NORFOLK, Va. (WAVY) — Doctors from the Children’s Hospital of The King’s Daughters want to remind parents to think twice before bringing their child to the emergency department or urgent care centers as locations fill up during this surge from the coronavirus omicron variant.

CHKD’s emergency department and urgent cares aren’t at capacity, but they’re overwhelmed with worried parents as more kids get sick this winter.

Children’s Medical Group Medical Director Dr. Doug Mitchell says even though pediatric cases and hospitalizations are high, COVID-19 isn’t the only virus going around.

“That’s the importance of vaccinating for both flu and COVID. They are both out there. Any symptom, any fever, keeps a kid home from school,” he said.

With half of this school year left, he says schools aren’t fueling this latest surge.

“Would I blame it on schools? No, I don’t blame it on schools because we’ve shown over the period of time that kids are actually safer in schools,” said Mitchell. “They’re less likely to acquire it in the school setting than they are in the community.”

He says low vaccination rates among children are the main culprit as to why it’s spreading quickly among kids, with roughly three in 10 kids testing positive, and recommends vaccinating children against the flu as well as COVID-19.

“The best way to protect the kids is vaccination and masking,” he said. “We know those two things work and we know they decrease the risk of infection. And we know they decrease the risk of severe infection.”
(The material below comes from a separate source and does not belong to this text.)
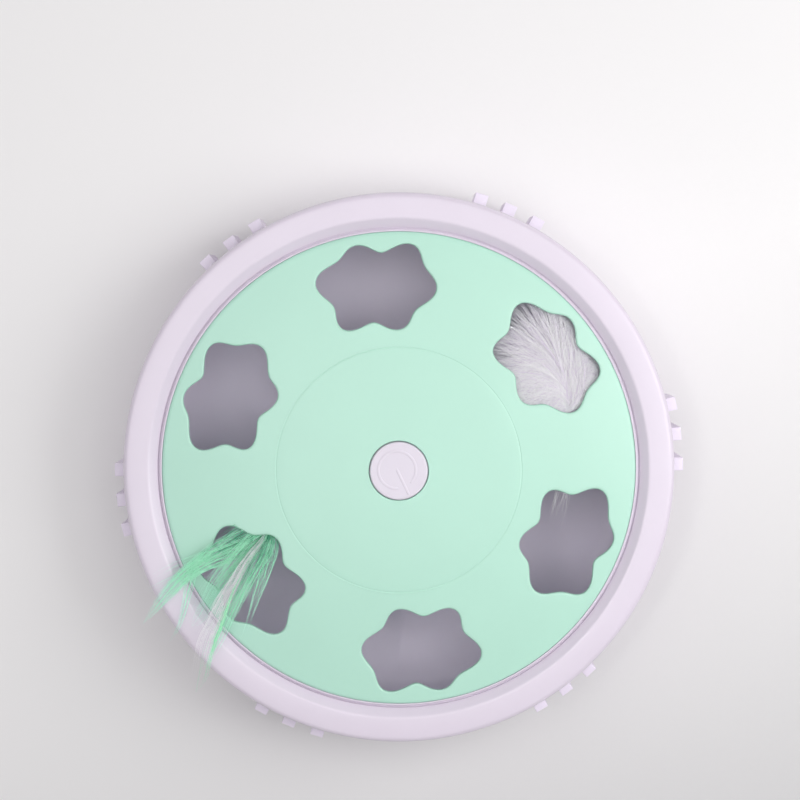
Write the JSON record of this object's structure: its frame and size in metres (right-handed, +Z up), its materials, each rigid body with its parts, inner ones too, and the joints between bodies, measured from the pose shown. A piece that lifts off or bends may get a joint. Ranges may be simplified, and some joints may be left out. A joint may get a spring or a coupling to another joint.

Medical experts say there’s no need to get a test for your kid if they have no COVID-19 symptoms or known exposure, but when in doubt:

“Listen to the parent’s intuition. Listen to your gut. You know how your child is. You know whether they’re mildly ill or severely ill,” said Mitchell.

If your child is experiencing severe symptoms, don’t hesitate to call 911 if you can’t get into an urgent care or see a pediatrician.

CHKD also released a statement about the recent surge of people seeking care within their health care system.

CHKD’s emergency department and Urgent Care centers are extremely busy, but not at capacity. CHKD’s main hospital is also not at capacity. We are still accepting patients. We encourage patients to seek care through their pediatrician, urgent care, emergency department or 911 depending on the severity of the situation.

Both the emergency department and our urgent care centers are receiving an extremely high volume of patients, and our pediatric practices are handling a large number of phone calls from parents seeking information on COVID testing. We are working diligently to answer all calls and ask for patience as we work to provide the care and information parents and children need.  

At the same time, we want to remind parents that children who have no symptoms or exposure do not need tests, and that emergency departments should be reserved for sick patients.  

Children who have mild symptoms are best cared for by their primary care doctors, or, if they are unable to get an appointment, in an urgent care setting. Children who have exposures but no symptoms can be tested at alternative testing sites using this Virginia Department of Health link.

As always, if your child has a severe illness or has trouble breathing, call 911.